Monday, September 8
On the other hand, I checked out a copy of Walking on Water: Reading, Writing, and Revolution, and I like it quite a bit better. Particularly stuff like this:
There's a deeper point to be made here, however, having to do with the specificity of everything. One of the great failings of our culture is the nearly universal belief that there can be anything universal. We as a culture take the same approach to living in Phoenix as in Seattle as in Miami, to the detriment of all of these landscapes. We believe that students can be given standard lesson plans and standard tests, to the universally applied, to the detriment of all these students. We turn living wild trees into standardized two-by-fours. We turn living fish into fish sticks. We turn living carrots into carrot sticks.
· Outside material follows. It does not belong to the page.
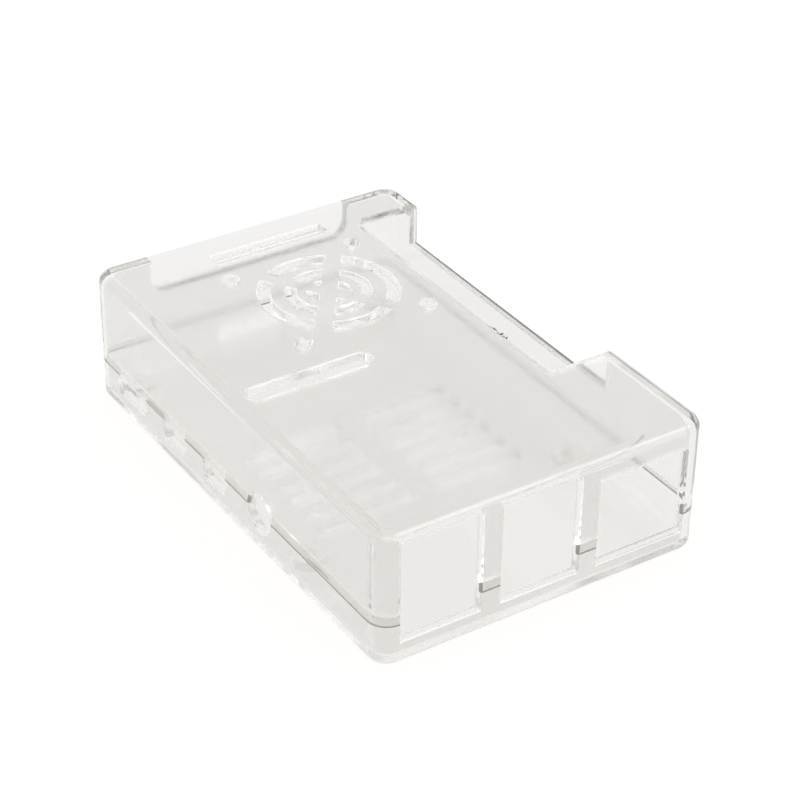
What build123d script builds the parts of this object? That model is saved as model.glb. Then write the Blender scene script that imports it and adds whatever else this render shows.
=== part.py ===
"""Clear moulded case for an 85 x 56 mm single board computer, in millimetres.

The origin is the centre of the underside. +X is the end with the three tall sockets, -X the end
with the memory card, +Y the side with the pin header and -Y the side with the video sockets.
"""
import os

from build123d import *

os.makedirs("parts", exist_ok=True)

# Circuit board that the case is made for
board_length = 85.0
board_width = 56.0
board_thickness = 1.4
board_hole_inset = 3.5
board_hole_span_x = 58.0

# Walls and room round the board
wall = 1.5
floor_thickness = 1.3
plate_thickness = 1.5
side_gap = 0.5
card_end_gap = 0.5
socket_end_gap = 2.5
post_height = 1.8
room_above_board = 18.2
corner_radius = 3.5
top_edge_radius = 1.75
bottom_edge_radius = 1.6
floor_edge_chamfer = 0.6
ceiling_edge_chamfer = 1.1

# Posts under the board
post_diameter = 5.6
pilot_diameter = 2.2
pilot_skin = 0.6

# Tongue of the shell, which goes into a rebate of the cover
tongue_thickness = 0.7
tongue_height = 1.5
tongue_clearance = 0.15

# Catches, a low bead on the tongue and a groove for it in the cover, two on each long side
catch_radius = 0.4
catch_rise = 0.12
catch_length = 5.4
catch_spacing = 52.0
catch_centre_x = 2.0
catch_height = 0.75

# Small chamfer along the rims of the openings
rim_chamfer = 0.25

# Openings for the tall sockets at the +X end, as width and height above the board, from -Y to +Y
usb_opening = (14.2, 17.5)
network_opening = (16.4, 15.1)
socket_row = [usb_opening, usb_opening, network_opening]
sill_drop = 0.2

# Small sockets on the -Y side, each as centre from the board's -X edge and width
power_width = 9.2
video_width = 6.9
port_row = [(11.2, power_width), (26.0, video_width), (39.5, video_width)]
port_corner_radius = 1.2
audio_centre = 54.0
audio_axis_height = 3.0
audio_diameter = 6.8

# Fan grille in the plate, with its centre from the board's -X edge
fan_centre = 25.2
fan_y = 0.4
fan_hole_spacing = 24.0
fan_hole_diameter = 3.2
grille_rings = [(9.9, 11.9), (5.6, 7.2)]
grille_centre_radius = 3.6
spoke_width = 3.2
spoke_angle = 35.0

# Openings in the plate and in the long walls
header_start = 6.8
header_length = 58.2
header_depth = 13.2
header_corner_radius = 2.0
window_sill = 16.0
camera_slot_centre = 46.1
camera_slot_width = 3.5
camera_slot_length = 22.8
camera_slot_inset = 2.7
display_slot_centre = 5.8
display_slot_width = 2.4
display_slot_length = 21.5
end_window_width = 39.5
end_window_corner_radius = 3.0

# Vents in the floor and the memory card's slot
vent_rows = 6
vent_pitch = 4.6
vent_width = 2.0
vent_length = 17.2
vent_columns = 2
vent_column_pitch = 20.9
vent_x = 0.4
vent_y = 0.3
card_slot_width = 14.0
card_slot_height = 4.2
card_slot_corner_radius = 1.0

# Sizes that follow from the board and the walls
inner_length = card_end_gap + board_length + socket_end_gap
inner_width = board_width + 2 * side_gap
inner_radius = corner_radius - wall
case_length = inner_length + 2 * wall
case_width = inner_width + 2 * wall
board_start_x = -inner_length / 2 + card_end_gap
board_start_y = -board_width / 2
board_underside = floor_thickness + post_height
board_top = board_underside + board_thickness
parting_height = board_top + audio_axis_height
ceiling_height = board_top + room_above_board
case_height = ceiling_height + plate_thickness
past = 1.0
fan_x = board_start_x + fan_centre
board_hole_span_y = board_width - 2 * board_hole_inset
post_centre_x = board_start_x + board_hole_inset + board_hole_span_x / 2
tongue_top = parting_height + tongue_height
catch_axis_y = inner_width / 2 + tongue_thickness + catch_rise - catch_radius
socket_gap = (board_width - sum(width for width, height in socket_row)) / len(socket_row)


def rim_edges(face):
    """The edges of the openings in a flat outer face, which are those away from its own border."""
    border = face.bounding_box()

    def inside(value, low, high):
        return high - low < rim_chamfer or low + rim_chamfer < value < high - rim_chamfer

    return face.edges().filter_by(
        lambda edge: inside(edge.center().X, border.min.X, border.max.X)
        and inside(edge.center().Y, border.min.Y, border.max.Y)
        and inside(edge.center().Z, border.min.Z, border.max.Z)
    )


# Outlines of the openings that both pieces share, on the outer faces
with BuildSketch(Plane.YZ.offset(case_length / 2)) as socket_openings:
    socket_start = board_start_y + socket_gap / 2
    for width, height in socket_row:
        with Locations((socket_start + width / 2, board_top + (height - sill_drop) / 2)):
            Rectangle(width, height + sill_drop)
        socket_start += width + socket_gap

with BuildSketch(Plane.XZ.offset(case_width / 2)) as audio_opening:
    with Locations((board_start_x + audio_centre, parting_height)):
        Circle(audio_diameter / 2)

# The shell holds the board on four posts
with BuildPart() as bottom_shell:
    with BuildSketch():
        RectangleRounded(case_length, case_width, corner_radius)
    extrude(amount=parting_height)
    fillet(bottom_shell.faces().sort_by(Axis.Z)[0].edges(), bottom_edge_radius)
    with BuildSketch(Plane.XY.offset(floor_thickness)):
        RectangleRounded(inner_length, inner_width, inner_radius)
    extrude(amount=parting_height - floor_thickness, mode=Mode.SUBTRACT)
    chamfer(bottom_shell.faces().filter_by(Axis.Z).sort_by(Axis.Z)[1].edges(), floor_edge_chamfer)

    # Posts with blind pilot holes
    with BuildSketch(Plane.XY.offset(floor_thickness / 2)):
        with Locations((post_centre_x, 0)):
            with GridLocations(board_hole_span_x, board_hole_span_y, 2, 2):
                Circle(post_diameter / 2)
    extrude(amount=board_underside - floor_thickness / 2)
    with BuildSketch(Plane.XY.offset(pilot_skin)):
        with Locations((post_centre_x, 0)):
            with GridLocations(board_hole_span_x, board_hole_span_y, 2, 2):
                Circle(pilot_diameter / 2)
    extrude(amount=board_underside, mode=Mode.SUBTRACT)

    # Tongue round the inside of the wall
    with BuildSketch(Plane.XY.offset(parting_height)):
        RectangleRounded(
            inner_length + 2 * tongue_thickness,
            inner_width + 2 * tongue_thickness,
            inner_radius + tongue_thickness,
        )
        RectangleRounded(inner_length, inner_width, inner_radius, mode=Mode.SUBTRACT)
    extrude(amount=tongue_height)
    with Locations((catch_centre_x, 0, parting_height + catch_height)):
        with GridLocations(catch_spacing, 2 * catch_axis_y, 2, 2):
            Cylinder(catch_radius, catch_length, rotation=(0, 90, 0))

    # Sockets of the board
    extrude(socket_openings.sketch, amount=wall + past, both=True, mode=Mode.SUBTRACT)
    extrude(audio_opening.sketch, amount=wall + past, both=True, mode=Mode.SUBTRACT)
    with BuildSketch(Plane.XZ.offset(case_width / 2)):
        for centre, width in port_row:
            port_bottom = board_top - sill_drop
            port_top = tongue_top + port_corner_radius + past
            with Locations((board_start_x + centre, (port_bottom + port_top) / 2)):
                RectangleRounded(width, port_top - port_bottom, port_corner_radius)
    extrude(amount=wall + past, both=True, mode=Mode.SUBTRACT)
    chamfer(rim_edges(bottom_shell.faces().filter_by(Axis.X).sort_by(Axis.X)[-1]), rim_chamfer)
    chamfer(rim_edges(bottom_shell.faces().filter_by(Axis.Y).sort_by(Axis.Y)[0]), rim_chamfer)

    # Slot in the end wall for the memory card, level with the floor
    with BuildSketch(Plane.YZ.offset(-case_length / 2)) as card_slot:
        with Locations((0, floor_thickness + card_slot_height / 2)):
            Rectangle(card_slot_width, card_slot_height)
        fillet(card_slot.vertices().group_by(Axis.Y)[-1], card_slot_corner_radius)
    extrude(amount=wall + floor_edge_chamfer, mode=Mode.SUBTRACT)

    # Vents
    with BuildSketch():
        with Locations((vent_x, vent_y)):
            with GridLocations(vent_pitch, vent_column_pitch, vent_rows, vent_columns):
                SlotOverall(vent_length, vent_width, rotation=90)
    extrude(amount=floor_thickness, mode=Mode.SUBTRACT)

bottom_shell.part.label = "bottom_shell"
export_step(bottom_shell.part, "parts/bottom_shell.step")

# The cover drops over the tongue and meets the shell at the parting face
with BuildPart() as top_cover:
    with BuildSketch(Plane.XY.offset(parting_height)):
        RectangleRounded(case_length, case_width, corner_radius)
    extrude(amount=case_height - parting_height)
    fillet(top_cover.faces().sort_by(Axis.Z)[-1].edges(), top_edge_radius)
    with BuildSketch(Plane.XY.offset(parting_height)):
        RectangleRounded(inner_length, inner_width, inner_radius)
    extrude(amount=ceiling_height - parting_height, mode=Mode.SUBTRACT)
    chamfer(top_cover.faces().filter_by(Axis.Z).sort_by(Axis.Z)[-2].edges(), ceiling_edge_chamfer)

    # Rebate for the tongue
    rebate = tongue_thickness + tongue_clearance
    with BuildSketch(Plane.XY.offset(parting_height)):
        RectangleRounded(inner_length + 2 * rebate, inner_width + 2 * rebate, inner_radius + rebate)
    extrude(amount=tongue_height + tongue_clearance, mode=Mode.SUBTRACT)
    with Locations((catch_centre_x, 0, parting_height + catch_height)):
        with GridLocations(catch_spacing, 2 * catch_axis_y, 2, 2):
            Cylinder(
                catch_radius + tongue_clearance,
                catch_length + 2 * tongue_clearance,
                rotation=(0, 90, 0),
                mode=Mode.SUBTRACT,
            )

    # Fan grille with a cross of spokes
    with BuildSketch(Plane.XY.offset(ceiling_height)):
        with Locations((fan_x, fan_y)):
            for inner, outer in grille_rings:
                Circle(outer)
                Circle(inner, mode=Mode.SUBTRACT)
            Circle(grille_centre_radius)
            for angle in (spoke_angle, -spoke_angle):
                Rectangle(3 * grille_rings[0][1], spoke_width, rotation=angle, mode=Mode.SUBTRACT)
    extrude(amount=plate_thickness, mode=Mode.SUBTRACT)

    # Slots for the flat ribbon cables
    with BuildSketch(Plane.XY.offset(ceiling_height)):
        slot_y = -case_width / 2 + camera_slot_inset + camera_slot_length / 2
        with Locations((board_start_x + camera_slot_centre, slot_y)):
            SlotOverall(camera_slot_length, camera_slot_width, rotation=90)
        with Locations((board_start_x + display_slot_centre, 0)):
            Rectangle(display_slot_width, display_slot_length)
    extrude(amount=plate_thickness, mode=Mode.SUBTRACT)
    chamfer(rim_edges(top_cover.faces().filter_by(Axis.Z).sort_by(Axis.Z)[-1]), rim_chamfer)

    # Holes for the fan's screws, which stay sharp under their heads
    with BuildSketch(Plane.XY.offset(ceiling_height)):
        with Locations((fan_x, fan_y)):
            with GridLocations(fan_hole_spacing, fan_hole_spacing, 2, 2):
                Circle(fan_hole_diameter / 2)
    extrude(amount=plate_thickness, mode=Mode.SUBTRACT)

    # Notch over the pin header, through the plate and down the wall
    with BuildSketch(Plane.XY.offset(window_sill)) as header_notch:
        notch_x = board_start_x + header_start + header_length / 2
        with Locations((notch_x, case_width / 2 - header_depth / 2 + past / 2)):
            Rectangle(header_length, header_depth + past)
        fillet(header_notch.vertices().group_by(Axis.Y)[0], header_corner_radius)
    extrude(amount=case_height - window_sill, mode=Mode.SUBTRACT)

    # Window in the card end, under the plate
    with BuildSketch(Plane.YZ.offset(-case_length / 2)) as end_window:
        with Locations((0, (window_sill + ceiling_height) / 2)):
            Rectangle(end_window_width, ceiling_height - window_sill)
        fillet(end_window.vertices().group_by(Axis.Y)[0], end_window_corner_radius)
    extrude(amount=wall + ceiling_edge_chamfer, mode=Mode.SUBTRACT)

    # Sockets of the board
    extrude(socket_openings.sketch, amount=wall + past, both=True, mode=Mode.SUBTRACT)
    extrude(audio_opening.sketch, amount=wall + past, both=True, mode=Mode.SUBTRACT)

    chamfer(rim_edges(top_cover.faces().filter_by(Axis.X).sort_by(Axis.X)[-1]), rim_chamfer)
    chamfer(rim_edges(top_cover.faces().filter_by(Axis.Y).sort_by(Axis.Y)[0]), rim_chamfer)

top_cover.part.label = "top_cover"
export_step(top_cover.part, "parts/top_cover.step")
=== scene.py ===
# %% [markdown]
# # A clear moulded case for a single board computer
#
# The case is two mouldings of clear plastic: a deep cover with a fan grille, and a shallow shell that
# holds the board. Their solids come from the CAD frame, at their real size. What is left for Blender is
# what makes clear plastic believable: how it bends, guides and swallows light, the satin that the core of
# the mould leaves inside, the pale studio round it, and the small dark scars on the notch's edge.
#
# All lengths are in metres. The case stands on z = 0, with its tall sockets towards +X.

# %% Load the frame
import math
import random

import bmesh
import bpy
from mathutils import Matrix, Vector


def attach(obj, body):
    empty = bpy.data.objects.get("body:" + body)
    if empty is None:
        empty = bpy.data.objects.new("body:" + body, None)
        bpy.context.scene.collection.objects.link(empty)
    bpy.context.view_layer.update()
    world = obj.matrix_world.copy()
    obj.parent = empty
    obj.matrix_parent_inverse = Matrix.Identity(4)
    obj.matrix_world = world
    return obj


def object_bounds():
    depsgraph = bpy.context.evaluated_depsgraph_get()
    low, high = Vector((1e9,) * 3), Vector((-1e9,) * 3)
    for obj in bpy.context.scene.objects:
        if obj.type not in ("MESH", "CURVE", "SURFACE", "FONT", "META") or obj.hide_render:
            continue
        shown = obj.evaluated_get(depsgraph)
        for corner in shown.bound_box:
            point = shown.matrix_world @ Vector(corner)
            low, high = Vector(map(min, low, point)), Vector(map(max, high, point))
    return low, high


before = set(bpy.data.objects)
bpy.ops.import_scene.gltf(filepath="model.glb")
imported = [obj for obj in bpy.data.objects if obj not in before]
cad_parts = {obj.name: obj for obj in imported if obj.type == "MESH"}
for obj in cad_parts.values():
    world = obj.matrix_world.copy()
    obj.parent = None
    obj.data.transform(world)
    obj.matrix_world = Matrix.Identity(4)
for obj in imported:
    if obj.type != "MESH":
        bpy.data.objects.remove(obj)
cad_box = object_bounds()
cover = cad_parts["top_cover"]
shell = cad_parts["bottom_shell"]
MM = 0.001
case_low, case_high = cad_box
print("nodes:", sorted(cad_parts), "size:", [round(b - a, 4) for a, b in zip(case_low, case_high)])

# %% [markdown]
# ## The camera
#
# The photograph was taken with a long lens from above one corner, so the edges hardly converge. A camera
# is a frame of three directions: right, up and back, towards the photographer. They could be set as
# three Euler angles, but worked out from the turn and the height of the view they can be checked by
# thinking. A small roll tips the picture, as it does when a camera is held by hand.

# %% Camera
view_turn = math.radians(56.74)
view_height = math.radians(33.02)
view_roll = math.radians(0.86)
view_distance = 0.3948
case_right_of_centre = -0.00259
case_above_centre = -0.01066
picture_side = 800
focal_length_in_pixels = 2367.6
sensor_side = 36.0


def view_axes(turn, height, roll):
    """Right, up and back of a camera that looks at the case from that turn and height."""
    level = math.cos(height)
    back = Vector((math.sin(turn) * level, -math.cos(turn) * level, math.sin(height)))
    level_right = Vector((0, 0, 1)).cross(back).normalized()
    level_up = back.cross(level_right)
    right = math.cos(roll) * level_right + math.sin(roll) * level_up
    up = math.cos(roll) * level_up - math.sin(roll) * level_right
    return right, up, back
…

But every carrot is different from every other carrot. Every fish is different from every other fish. Every tree is different from every other tree. Every student is different from every other student. Every place is different from every other place. If we are ever to remember what it is to be human beings, and if we are ever to hope to begin to live sustainably in place (which is the only way to live sustainably), we will have to remember that specificity is everything. It's the only thing we've got. In this moment, I'm not abstractly writing; I'm writing these specific words on this specific piece of paper using this specific pen, lying on this specific bed next to this specific cat. There is nothing apart from the particular. Now, I can certainly generate abstract notions of writing or humanity or cities or nature or the world, but they're not real. What is real is immediate, present, particular, specific. That's true in life. It's true in writing. And writing is as good a place as any to start.
It still strikes me that all this "bringing down (industrial) civilization" stuff is, at best, inadequate and problematic. And I'm starting to feel like there are, how do you say, non-trivial methodological concerns about this whole creative non-fiction thing. But I'll probably give Jensen another volume or two to make his case. I certainly got something out of this one.